Canada:The cost of MF investments held in India will be the fair market value of such investments on the date of becoming a resident. That is, the capital gains made before an individual becoming a resident is not taxable in Canada.
What are the compliance requirements?
US:Some information to be filled in Form 8621 are details of MF units you own, total number of units in that MF and its value at the end of the year. Individuals could be asked to report each of their MF investments separately, providing details of underlying investments of each scheme. Sometimes, these details may not be easily available and could become a very time-consuming process.
Canada:Generally, reporting of capital gains on investments in Indian MFs is done only when the units are sold by the investor. However, sometimes, there is a requirement to do a review of the structure of the foreign holding (Indian MFs), on a case-to-case basis, to decide if the reporting is required. This could become mandatory for individuals with more than 100,000 Canadian dollars invested outside of Canada.
Is the same tax treatment applicable to ETFs and index funds?

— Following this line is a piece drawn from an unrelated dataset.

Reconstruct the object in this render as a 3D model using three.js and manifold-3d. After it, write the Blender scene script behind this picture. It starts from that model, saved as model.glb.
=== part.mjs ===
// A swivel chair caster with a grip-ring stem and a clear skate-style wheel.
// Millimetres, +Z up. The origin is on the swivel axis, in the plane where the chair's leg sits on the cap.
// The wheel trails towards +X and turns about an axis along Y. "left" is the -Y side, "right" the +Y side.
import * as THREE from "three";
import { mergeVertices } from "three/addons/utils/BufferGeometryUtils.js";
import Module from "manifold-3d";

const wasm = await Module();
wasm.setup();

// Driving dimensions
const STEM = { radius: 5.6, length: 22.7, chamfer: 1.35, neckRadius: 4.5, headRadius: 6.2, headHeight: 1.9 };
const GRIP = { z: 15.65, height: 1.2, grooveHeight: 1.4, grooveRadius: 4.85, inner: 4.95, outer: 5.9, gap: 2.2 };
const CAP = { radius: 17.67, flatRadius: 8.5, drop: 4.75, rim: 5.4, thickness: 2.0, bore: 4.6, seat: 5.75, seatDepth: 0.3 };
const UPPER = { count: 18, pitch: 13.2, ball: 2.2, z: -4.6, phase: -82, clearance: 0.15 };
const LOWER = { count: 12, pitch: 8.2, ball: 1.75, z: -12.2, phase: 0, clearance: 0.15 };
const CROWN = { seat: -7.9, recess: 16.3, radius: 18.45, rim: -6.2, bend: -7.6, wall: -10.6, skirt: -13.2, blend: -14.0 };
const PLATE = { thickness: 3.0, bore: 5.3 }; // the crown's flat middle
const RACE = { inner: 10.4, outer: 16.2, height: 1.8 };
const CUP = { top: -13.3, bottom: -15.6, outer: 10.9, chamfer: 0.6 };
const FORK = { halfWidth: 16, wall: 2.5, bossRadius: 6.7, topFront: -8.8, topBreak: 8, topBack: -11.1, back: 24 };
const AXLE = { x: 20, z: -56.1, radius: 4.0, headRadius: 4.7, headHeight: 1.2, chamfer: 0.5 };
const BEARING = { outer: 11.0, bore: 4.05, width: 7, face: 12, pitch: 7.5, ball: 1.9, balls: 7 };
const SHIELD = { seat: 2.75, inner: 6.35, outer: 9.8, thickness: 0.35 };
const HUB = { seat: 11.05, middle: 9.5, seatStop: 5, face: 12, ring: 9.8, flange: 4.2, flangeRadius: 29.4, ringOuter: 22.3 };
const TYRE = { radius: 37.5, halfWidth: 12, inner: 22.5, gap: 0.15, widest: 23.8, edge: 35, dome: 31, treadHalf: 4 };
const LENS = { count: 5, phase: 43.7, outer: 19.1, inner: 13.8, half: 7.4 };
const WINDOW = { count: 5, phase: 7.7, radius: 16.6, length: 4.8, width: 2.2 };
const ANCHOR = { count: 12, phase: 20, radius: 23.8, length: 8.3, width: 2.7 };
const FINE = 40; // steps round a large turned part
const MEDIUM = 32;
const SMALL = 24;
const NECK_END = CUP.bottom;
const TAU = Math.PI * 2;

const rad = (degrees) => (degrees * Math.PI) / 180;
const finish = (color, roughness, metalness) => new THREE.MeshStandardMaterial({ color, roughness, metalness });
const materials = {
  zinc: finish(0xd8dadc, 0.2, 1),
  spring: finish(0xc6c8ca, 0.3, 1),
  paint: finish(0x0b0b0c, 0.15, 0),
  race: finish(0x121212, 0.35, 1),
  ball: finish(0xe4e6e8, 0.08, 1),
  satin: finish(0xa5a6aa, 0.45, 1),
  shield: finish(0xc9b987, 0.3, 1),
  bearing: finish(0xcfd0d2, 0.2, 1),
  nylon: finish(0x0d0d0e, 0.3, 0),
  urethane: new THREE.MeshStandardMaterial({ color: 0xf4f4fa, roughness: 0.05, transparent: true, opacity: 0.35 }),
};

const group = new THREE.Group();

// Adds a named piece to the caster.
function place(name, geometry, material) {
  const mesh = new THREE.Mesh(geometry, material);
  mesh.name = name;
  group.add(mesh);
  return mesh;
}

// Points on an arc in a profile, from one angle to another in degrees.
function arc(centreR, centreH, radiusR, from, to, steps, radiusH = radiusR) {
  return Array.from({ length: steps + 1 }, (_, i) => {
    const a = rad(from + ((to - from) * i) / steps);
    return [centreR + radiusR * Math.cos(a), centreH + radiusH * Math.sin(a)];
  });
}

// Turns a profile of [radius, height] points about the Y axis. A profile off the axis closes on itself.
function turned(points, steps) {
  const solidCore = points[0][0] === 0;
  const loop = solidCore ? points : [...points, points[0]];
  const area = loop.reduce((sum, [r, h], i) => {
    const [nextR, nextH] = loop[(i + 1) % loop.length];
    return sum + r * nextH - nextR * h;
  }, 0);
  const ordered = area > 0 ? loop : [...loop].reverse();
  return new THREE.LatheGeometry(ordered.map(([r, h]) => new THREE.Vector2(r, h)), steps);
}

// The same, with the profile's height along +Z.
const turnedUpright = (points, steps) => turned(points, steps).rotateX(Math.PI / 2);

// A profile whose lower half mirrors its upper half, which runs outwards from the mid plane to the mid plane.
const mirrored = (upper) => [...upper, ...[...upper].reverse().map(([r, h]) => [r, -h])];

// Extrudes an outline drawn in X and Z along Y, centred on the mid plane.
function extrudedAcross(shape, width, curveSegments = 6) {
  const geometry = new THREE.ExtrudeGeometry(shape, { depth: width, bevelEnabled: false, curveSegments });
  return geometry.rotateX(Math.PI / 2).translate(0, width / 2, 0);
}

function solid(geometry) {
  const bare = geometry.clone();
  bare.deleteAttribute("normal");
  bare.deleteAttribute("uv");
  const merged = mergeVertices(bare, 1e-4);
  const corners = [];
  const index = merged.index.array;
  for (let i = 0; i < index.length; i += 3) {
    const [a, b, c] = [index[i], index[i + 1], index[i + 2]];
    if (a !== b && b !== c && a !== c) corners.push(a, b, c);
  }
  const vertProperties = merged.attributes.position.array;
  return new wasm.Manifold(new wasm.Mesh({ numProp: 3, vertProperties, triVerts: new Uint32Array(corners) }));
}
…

Yes, it is the same in both US and Canada.
Are investments in Indian PMS (Portfolio Management Services) more tax efficient than MFs?
Yes, according to Rajeev Thakkar, CIO of PPFAS Mutual Fund. The asset management company also has a PMS licence that allows it to accept investments only from NRI investors based out of the US and Canada and not Indian investors.
“The research approach for both the MF and PMS scheme is the same in our context. Investors from US and Canada are taxed on unrealized gains from Indian MFs on an annual basis. PMS is a better option than MFs for NRIs from these countries only for tax reasons.”